“As a child, I fancied being lost in a forest,” Kulkarni said. “Wilderness expands one’s sense of possibilities, so things tend to get pretty fantastical in the forests I imagine.” While her head is in the clouds, her imaginary feet enjoy magical waterfalls, fields of yellow flowers or cozy bathtubs that overlook lush valleys.
She’s not alone. Adults spend as much as 47% of their waking lives letting their minds wander, according to one Harvard study that tracked participants with an app. Other studies say that percentage varies wildly, depending how you classify it. However, none of these studies paint staring off into space in a positive light. For decades, psychologists have equated daydreaming with a failure of cognitive control, focusing on how it stunts abilities like task processing, reading comprehension and memory. Yet, Jerome Singer, a former professor at Pennsylvania State University and the father of daydreaming research, hypothesized that daydreaming can have a positive effect. If not, why would our minds be so prone to wander?

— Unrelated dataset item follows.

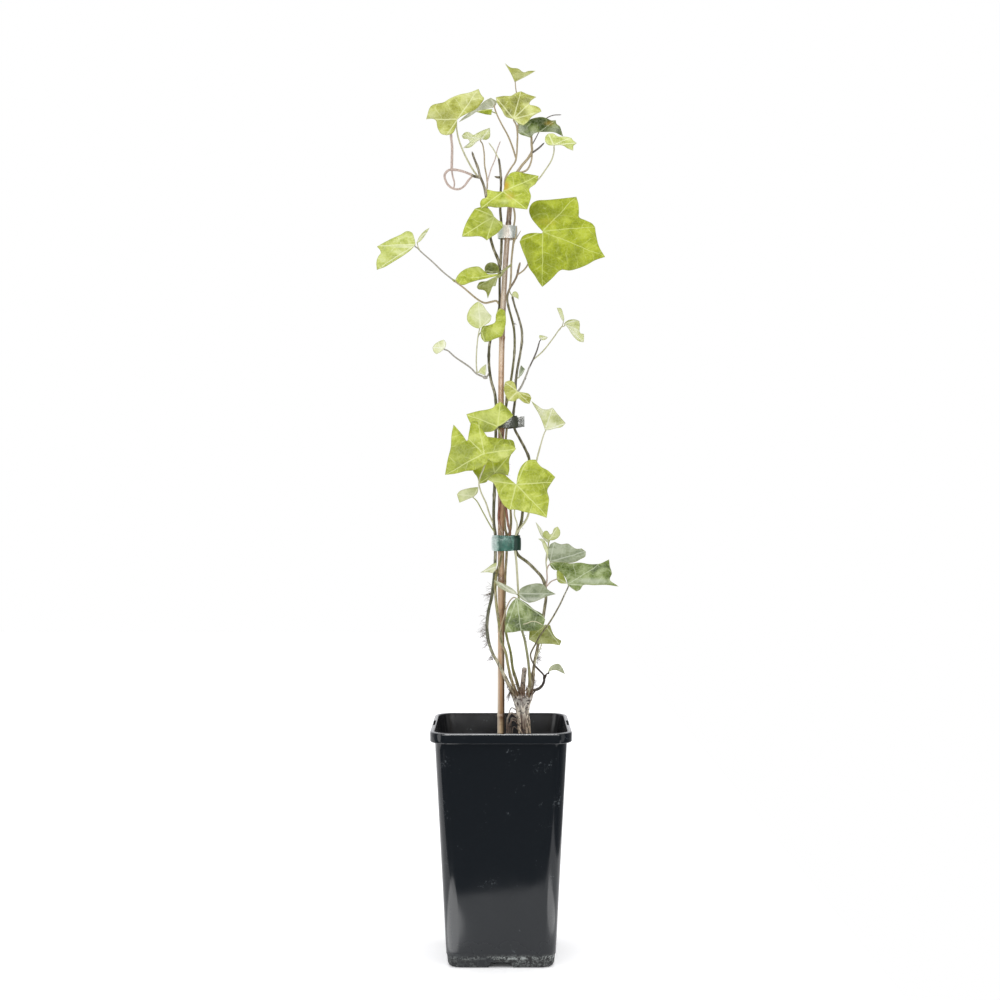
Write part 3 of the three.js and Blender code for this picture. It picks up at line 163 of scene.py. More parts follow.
def add_node(
    tree: bpy.types.NodeTree, kind: str, *inputs: object, out: int | str = 0, stops: Stops = (),
    **settings: object,
) -> Socket | None:
    """Adds a node with its settings, its socket values and its links.

    Args:
        tree: the node tree that it goes into.
        kind: Blender's name for the node, without "ShaderNode", and its operation after a colon.
        inputs: a value or the output that feeds it, for each input from the first, and then a
            dictionary of those for inputs by number or name.
        out: the number or name of the output that is wanted.
        stops: for a colour ramp, its places from 0 to 1 and their hex colours.
        settings: the node's own properties.

    Returns:
        The output that is wanted, if the node has one.
    """
    kind, _, operation = kind.partition(":")
    node = tree.nodes.new("ShaderNode" + kind)
    if operation:
        node.operation = operation
    for name, value in settings.items():
        setattr(node, name, value)
    sockets: Sockets = {}
    for i, value in enumerate(inputs):
        sockets.update(value if isinstance(value, dict) else {i: value})
    set_sockets(tree, node, sockets)
    if stops:
        elements = node.color_ramp.elements
        while len(elements) > 1:
            elements.remove(elements[-1])
        elements[0].position, elements[0].color = stops[0][0], linear(stops[0][1])
        for position, colour in stops[1:]:
            elements.new(position).color = linear(colour)
    return node.outputs[out] if node.outputs else None


def new_material(name: str) -> tuple[Material, Adder, Socket]:
    """Makes a material that holds its shader and the object's coordinates.

    Args:
        name: the material's name.

    Returns:
        The material, the call that adds a node to it, and the coordinates.
    """
    material = bpy.data.materials.new(name)
    material.use_nodes = True
    add = partial(add_node, material.node_tree)
    return material, add, add("TexCoord", out="Object")


def dress(material: Material, sockets: Sockets) -> Material:
    """Sets the shader of a material.

    Args:
        material: the material.
        sockets: for each of the shader's inputs, a value or the output that feeds it.

    Returns:
        The material.
    """
    tree = material.node_tree
    set_sockets(tree, next(n for n in tree.nodes if n.type == "BSDF_PRINCIPLED"), sockets)
    return material


def height_ramp(stops: Stops) -> tuple[float, float, Stops]:
    """Spreads colours that are given by their place in millimetres over 0 to 1.

    Args:
        stops: places in millimetres and hex colours, in rising order.

    Returns:
        The lowest and highest place in metres, and the stops from 0 to 1.
    """
    low, high = stops[0][0], stops[-1][0]
    spread = tuple(((place - low) / (high - low), colour) for place, colour in stops)
    return low * MM, high * MM, spread


@dataclass(frozen=True)
class LeafFinish:
    """Leaf skin: waxy tissue with pale veins, which scatters more light than it mirrors.

    The tissue is mottled in patches of about 9 mm, broken up by cells of about 2 mm. The veins follow
    three values that each blade carries: `fan` counts the main veins round the stalk, `reach` is the
    distance from the stalk and `gap` is the width between main veins there.
    """

    name: str
    shade: str
    blade: str
    light: str
    vein: str
    pale: str
    dark: str
    warm: str = "#c9a02c"
    rim: str = "#8a8c48"
    vein_strength: float = 0.7
    net_strength: float = 0.14
    roughness: float = 0.5
    side_spacing: float = 8.5
    net_scale: float = 330.0

    def material(self) -> Material:
        """Builds the leaf material.

        Returns:
            The material.
        """
        material, add, place = new_material(self.name)
        value = {key: add("Attribute", out="Fac", attribute_name=key) for key in BLADE_VALUES}
        veins = self.veins(add, place, value)
        patch = add("TexNoise", {"Vector": place, "Scale": 90.0, "Detail": 4.0, "Distortion": 0.5})
        cells = add("TexNoise", {"Vector": place, "Scale": 520.0, "Detail": 3.0})
        mottle = add("Math:MULTIPLY_ADD", cells, 0.25, patch)
        stops = ((0.48, self.shade), (0.625, self.blade), (0.78, self.light))
        colour = add("ValToRGB", mottle, stops=stops)
        edge = add("MapRange", value["rim"], 0.1, 0.8, 0.4, 0.0)
        patchy = add("Math:MULTIPLY", mottle, 1.5)
        # The pale and dark marks are partly the blade's own patches and partly painted highlight and painted
        # shade.
        coats = [(value["dark"], self.dark), (value["warm"], self.warm), (value["pale"], self.pale)]
        coats = [(add("Math:MULTIPLY", patchy, v, use_clamp=True), c) for v, c in coats]
        coats.insert(1, (veins, self.vein))
        for amount, tone in (*coats, (edge, self.rim)):
            colour = add("Mix", amount, {6: colour, 7: linear(tone)}, out=2, data_type="RGBA")
        pores = add("TexNoise", {"Vector": place, "Scale": 1400.0, "Detail": 2.0})
        height = add("Math:MULTIPLY_ADD", pores, 0.25, veins)
        bump = add("Bump", {"Strength": 0.35, "Distance": 0.0003, "Height": height})
        shine = {"Roughness": self.roughness, "IOR": 1.42, "Specular IOR Level": 0.22}
        return dress(material, {"Base Color": colour, "Normal": bump, **shine})

    def veins(self, add: Adder, place: Socket, value: dict[str, Socket]) -> Socket:
        """Draws the main veins, the side veins that leave them and the fine net between.

        Args:
            add: the call that adds a node.
            place: object coordinates.
            value: the blade's own values.

        Returns:
            How much vein there is, from 0 to 1.
        """
        waver = add("TexNoise", {"Vector": place, "Scale": 70.0, "Detail": 2.0})
        fan = add("Math:MULTIPLY_ADD", waver, 0.1, value["fan"])
        fan = add("Math:SUBTRACT", fan, 0.05)
        whole = add("Math:ROUND", fan)
        offset = add("Math:SUBTRACT", fan, whole)
        near = add("Math:ABSOLUTE", offset)
        away = add("Math:MULTIPLY", near, value["gap"])
        width = add("MapRange", value["reach"], {2: 50.0, 3: 0.58, 4: 0.18})
        ratio = add("Math:DIVIDE", away, width)
        main = add("MapRange", ratio, 0.45, 1.6, 1.0, 0.0, interpolation_type="SMOOTHSTEP")
        turned = add("Math:GREATER_THAN", offset, 0.0)
        along = add("Math:MULTIPLY_ADD", away, -0.75, value["reach"])
        row = add("Math:MULTIPLY_ADD", along, 1 / self.side_spacing, waver)
        row = add("Math:MULTIPLY_ADD", turned, 0.5, row)
        side = add("Math:PINGPONG", row, 0.5)
        thin, wide = 0.12 / self.side_spacing, 0.7 / self.side_spacing
        side = add("MapRange", side, thin, wide, 0.62, 0.0)
        gone = add("TexNoise", {"Vector": place, "Scale": 160.0, "Detail": 1.0})
        gone = add("MapRange", gone, 0.36, 0.58)
        side = add("Math:MULTIPLY", side, gone)
        cells = add("TexVoronoi", {"Vector": place, "Scale": self.net_scale}, feature="DISTANCE_TO_EDGE")
        net = add("MapRange", cells, 0.02, 0.14, self.net_strength / self.vein_strength, 0.0)
        veins = add("Math:MAXIMUM", main, side)
        veins = add("Math:MAXIMUM", veins, net)
        return add("Math:MULTIPLY", veins, self.vein_strength)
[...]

Unlike the psychologists who have portrayed daydreaming as wholly wasteful, Singer said some daydreaming was advantageous and some counterproductive. To him, negative daydreams came in two forms: painful, obsessive fantasies, and an undisciplined inability to concentrate.
But he also proposed some playful, creative reveries, called positive constructive daydreaming, could be beneficial. Whereas the negative daydreams indicate a loss of control, people purposefully jump into the playful kind. This idea was revolutionary when Singer proposed it 70 years ago.
So most psychologists have used daydreaming over the years as a barometer for a patient’s mental state rather than as a productive tool to change it. Now, a growing body of research and evidence from clinical therapy suggest we can use purposeful, playful daydreaming to improve our overall well-being. New research shows that daydreaming can inspire happiness if you purposefully engage with meaningful topics, such as pleasant memories of loved ones or imagined scenes of triumph in the face of all odds. In a recent study published in the journal Emotion, researchers tested how much pleasure people derived from thinking. Participants left to their own devices were more likely to gravitate toward worrying or neutral topics like work or school, and they were left with negative or neutral feelings after the session.
When given a framework that guided them to imagine something positive, like a fantasy of having superpowers, they were 50% more likely to feel positive after the session. Why couldn’t they do that on their own? Erin Westgate, a psychology professor at the University of Florida and the study’s lead author, said that positive daydreaming is a heavier cognitive lift. So, our brains move toward effortless mind wandering, even when the results are negative. Using your imagination “seems like it should be easy,” Westgate said. When you daydream, you’re acting as the “screenwriter, director, audience and performer in a whole mental drama going on in your head. That’s incredibly cognitively demanding.” But learning how to control your imagination correctly is worth the hassle.